パンク


昨日はまれにみる強さの台風が俺の住む地域を通過した。
自然の力というものは、いかに強大で、その前には人間などというものはいかにちっぽけなものであるかという事を思い知らされた。
様々な人造物はたやすく破壊され、そして人々は恐怖した。

嵐がおさまっても、しばらくは慌ただしかった。

公共交通機関が停止したため、家族のひとりが家まで帰って来れなくなった。
俺が車で迎えに行ったのだが、誰しも考えることは同じとみえて、交通量は非常に多く、機能しなくなった信号機や、暴風のために飛ばされてきた看板などの障害物で道路は所々塞がれており、まともな状態ではなかった。

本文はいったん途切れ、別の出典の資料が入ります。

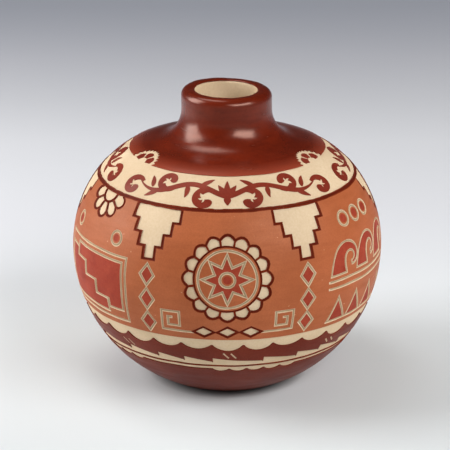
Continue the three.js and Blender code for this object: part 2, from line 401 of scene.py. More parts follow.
def makeClay(c):
    count = round((mouthEnd - footEdge) / c["row"])
    outline = [(0.0, 0.0)]
    for i in range(count + 1):
        r, z, nr, nz = wallAt(footEdge + (mouthEnd - footEdge) * i / count)
        sunk = wall["slip"] * min(1.0, max(0.0, z / c["coatStart"]))  # the foot itself is bare
        outline.append((r - nr * sunk, z - nz * sunk))
    outline += insideOutline(c["insideRow"])
    bm = bmesh.new()
    verts = [bm.verts.new((r * mm, 0, z * mm)) for r, z in outline]
    edges = [bm.edges.new(pair) for pair in zip(verts, verts[1:])]
    bmesh.ops.spin(bm, geom=verts + edges, cent=(0, 0, 0), axis=(0, 0, 1), angle=full,
                   steps=c["steps"], use_merge=True)
    bmesh.ops.remove_doubles(bm, verts=bm.verts, dist=touching)
    bmesh.ops.recalc_face_normals(bm, faces=bm.faces)
    for vert in bm.verts:
        r = vert.co.xy.length
        if r > mm:
            push = unevenness(math.atan2(vert.co.y, vert.co.x), vert.co.z / mm) * mm
            vert.co.xy *= 1 + push / r
            vert.co = leaning(vert.co / mm) * mm
    finishPiece(bm, "clay_body", "creamClay", ["clay_wall"])


makeClay(clay)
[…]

連絡をとろうにも、頼りにしていたはずの携帯電話がまったく機能しなかった。
多くの利用者がいっせいに携帯電話を使用しようとしたために、回線がパンクしたらしい。
そんなものを頼りにしていた自分が情けなく感じ、少しばかりの憤りを感じずにはいられなかった。
日頃、どれだけ自分がこんな物に頼り過ぎていたのかという事を、嫌というほど思い知らされた。
「いつでもどんな状態でも連絡をとれる」と言う安心感。非常時の本当に必要としている時に頼りにしていたものが使えなくなってしまったという現実。

今回の事例に留まらず、すべてに共通することなのではないか?という考えが頭の片隅をかすめた時、あらゆる状況を自分の頭で考えて行動する事の大切さと、過剰な期待は裏切られるということを理解した気がした。